Last updated on: June 07, 2004 10:56 IST

Grandmaster Antoaneta Stefanova of Bulgaria carved out a hard fought draw in the third game of the final match against Women Grandmaster Ekaterina Kovalevskaya of Russia to lift the World Women's Chess Championship title in Elista.

Needing just a draw following her two brilliant victories in the first two games of the match, Stefanova achieved the needful after 51 moves.

Stefanova wrested the title from Chinese Zhu Chen and also ended Chinese Supremacy in the Women's Chess in the new Millennium with her victory.

It may be recalled that Chinese Women, Xie June and Zhu Chen had split the title between themselves since 1999. Quite interestingly both Jun and Chen opted out of this year's championship citing personal reasons.
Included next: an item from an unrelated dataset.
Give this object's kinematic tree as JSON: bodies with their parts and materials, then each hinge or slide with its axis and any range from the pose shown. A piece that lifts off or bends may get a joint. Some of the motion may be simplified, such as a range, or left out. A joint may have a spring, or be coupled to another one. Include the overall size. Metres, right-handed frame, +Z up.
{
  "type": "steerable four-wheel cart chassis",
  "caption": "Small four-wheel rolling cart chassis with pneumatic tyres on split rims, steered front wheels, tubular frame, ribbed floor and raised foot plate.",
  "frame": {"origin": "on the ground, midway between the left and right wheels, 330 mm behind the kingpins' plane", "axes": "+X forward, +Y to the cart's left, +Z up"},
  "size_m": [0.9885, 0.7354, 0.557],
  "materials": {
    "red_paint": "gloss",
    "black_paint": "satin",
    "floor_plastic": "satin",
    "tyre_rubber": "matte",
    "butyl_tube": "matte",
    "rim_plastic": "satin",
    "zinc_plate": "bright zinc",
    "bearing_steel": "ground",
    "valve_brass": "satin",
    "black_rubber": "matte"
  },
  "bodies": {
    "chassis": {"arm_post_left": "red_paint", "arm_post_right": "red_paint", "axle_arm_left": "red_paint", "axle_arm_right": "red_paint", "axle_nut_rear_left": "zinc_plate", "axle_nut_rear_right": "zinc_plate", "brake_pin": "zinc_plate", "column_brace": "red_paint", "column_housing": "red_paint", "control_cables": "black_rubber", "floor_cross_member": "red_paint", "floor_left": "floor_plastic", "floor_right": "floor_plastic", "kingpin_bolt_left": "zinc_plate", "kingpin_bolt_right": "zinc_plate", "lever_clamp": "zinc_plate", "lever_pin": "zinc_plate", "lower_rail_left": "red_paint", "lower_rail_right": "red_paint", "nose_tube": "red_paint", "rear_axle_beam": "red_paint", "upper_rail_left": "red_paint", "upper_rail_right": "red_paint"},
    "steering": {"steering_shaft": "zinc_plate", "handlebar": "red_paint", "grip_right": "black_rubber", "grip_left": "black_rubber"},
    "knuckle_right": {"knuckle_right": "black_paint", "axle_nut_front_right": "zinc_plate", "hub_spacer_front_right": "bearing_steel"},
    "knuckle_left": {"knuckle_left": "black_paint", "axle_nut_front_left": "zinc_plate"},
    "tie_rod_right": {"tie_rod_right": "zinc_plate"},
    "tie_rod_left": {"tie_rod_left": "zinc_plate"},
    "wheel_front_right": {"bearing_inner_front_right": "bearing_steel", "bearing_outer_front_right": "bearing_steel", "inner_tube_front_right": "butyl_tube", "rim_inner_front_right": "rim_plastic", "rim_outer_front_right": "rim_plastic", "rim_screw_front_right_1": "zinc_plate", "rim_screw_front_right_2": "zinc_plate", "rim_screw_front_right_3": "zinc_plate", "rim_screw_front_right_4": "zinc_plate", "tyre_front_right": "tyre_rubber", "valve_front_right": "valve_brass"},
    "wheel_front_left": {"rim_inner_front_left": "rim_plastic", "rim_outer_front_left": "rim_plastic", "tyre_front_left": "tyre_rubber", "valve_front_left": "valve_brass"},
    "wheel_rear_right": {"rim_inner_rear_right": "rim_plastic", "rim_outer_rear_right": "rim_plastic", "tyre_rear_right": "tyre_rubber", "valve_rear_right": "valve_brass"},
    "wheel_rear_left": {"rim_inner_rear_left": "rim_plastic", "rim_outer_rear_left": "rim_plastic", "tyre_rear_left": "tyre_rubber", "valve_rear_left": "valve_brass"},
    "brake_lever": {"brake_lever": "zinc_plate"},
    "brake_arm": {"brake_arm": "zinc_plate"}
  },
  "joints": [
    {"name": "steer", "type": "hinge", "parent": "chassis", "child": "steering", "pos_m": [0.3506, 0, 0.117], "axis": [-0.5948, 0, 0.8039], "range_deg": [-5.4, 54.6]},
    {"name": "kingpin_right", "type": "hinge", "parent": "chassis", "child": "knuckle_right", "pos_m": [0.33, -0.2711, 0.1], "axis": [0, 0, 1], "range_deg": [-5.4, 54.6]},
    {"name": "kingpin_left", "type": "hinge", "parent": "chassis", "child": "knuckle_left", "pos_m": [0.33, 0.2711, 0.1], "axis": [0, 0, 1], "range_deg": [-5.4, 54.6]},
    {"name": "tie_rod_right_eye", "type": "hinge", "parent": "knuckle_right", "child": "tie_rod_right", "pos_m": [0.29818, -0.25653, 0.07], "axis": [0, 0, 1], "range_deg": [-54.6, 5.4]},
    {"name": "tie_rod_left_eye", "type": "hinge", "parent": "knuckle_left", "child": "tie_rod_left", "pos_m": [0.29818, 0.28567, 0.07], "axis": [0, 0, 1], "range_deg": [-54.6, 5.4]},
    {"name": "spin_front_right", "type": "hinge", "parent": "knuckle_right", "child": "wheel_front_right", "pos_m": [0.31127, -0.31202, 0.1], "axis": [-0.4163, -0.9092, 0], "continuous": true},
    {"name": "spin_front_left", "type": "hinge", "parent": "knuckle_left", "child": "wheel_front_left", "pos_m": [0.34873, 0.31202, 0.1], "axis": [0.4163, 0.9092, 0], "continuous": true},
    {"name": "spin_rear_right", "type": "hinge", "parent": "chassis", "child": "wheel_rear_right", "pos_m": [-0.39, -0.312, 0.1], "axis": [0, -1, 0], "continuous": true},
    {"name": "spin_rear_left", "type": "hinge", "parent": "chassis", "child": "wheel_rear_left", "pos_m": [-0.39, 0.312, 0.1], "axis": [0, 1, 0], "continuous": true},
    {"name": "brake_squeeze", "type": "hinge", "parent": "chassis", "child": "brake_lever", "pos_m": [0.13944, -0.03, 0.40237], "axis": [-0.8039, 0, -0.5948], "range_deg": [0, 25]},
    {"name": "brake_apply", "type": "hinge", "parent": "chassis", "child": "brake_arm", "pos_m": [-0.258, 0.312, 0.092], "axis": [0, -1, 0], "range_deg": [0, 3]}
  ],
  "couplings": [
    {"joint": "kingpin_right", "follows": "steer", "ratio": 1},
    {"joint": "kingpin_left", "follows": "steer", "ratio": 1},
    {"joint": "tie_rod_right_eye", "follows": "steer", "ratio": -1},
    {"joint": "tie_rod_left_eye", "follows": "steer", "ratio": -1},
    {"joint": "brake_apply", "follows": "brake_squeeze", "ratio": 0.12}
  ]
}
"It is yet to sink in, perhaps it will take some time to dawn on me that I have actually done it," said Stefanova who had arrived with a make-shift compatriot trainer Grandmaster Vladimir Georgiev during the course of event.

The Bulgarian bagged a winner's cheque of USD 60000, while Kovalevskya got USD 30000 for her effort.

The third game of the final gave some scares to the Bulgarian who had to wriggle out of a pawn less endgame. It was the tension yet again that played supreme in the minds of both the players and for the first time it appeared in the four-game match that Kovalevskaya was giving it her best.

Earlier both players battled a Glek variation with the Russian playing white. Stefanova was forced to part with a pawn as the rook and minor piece endgame approached but found compensation in the form of her more active pieces and a centralised king that won back the pawn.

Speaking about her performance in general and her last game in particular Stefanova said, "All the previous matches turned out to be not very simple for me and therefore I had been preparing for today's game very seriously considering it to be rather difficult battle. Actually I was right when I thought so, as Kovalevskaya had a good position and I could have lost but everything turned to be fine."

Stefanova, the 2002 European Women Champion attributed her success to her father who was also her first coach. "I think he has played a big part in world championship also," quipped the 25-years old champion.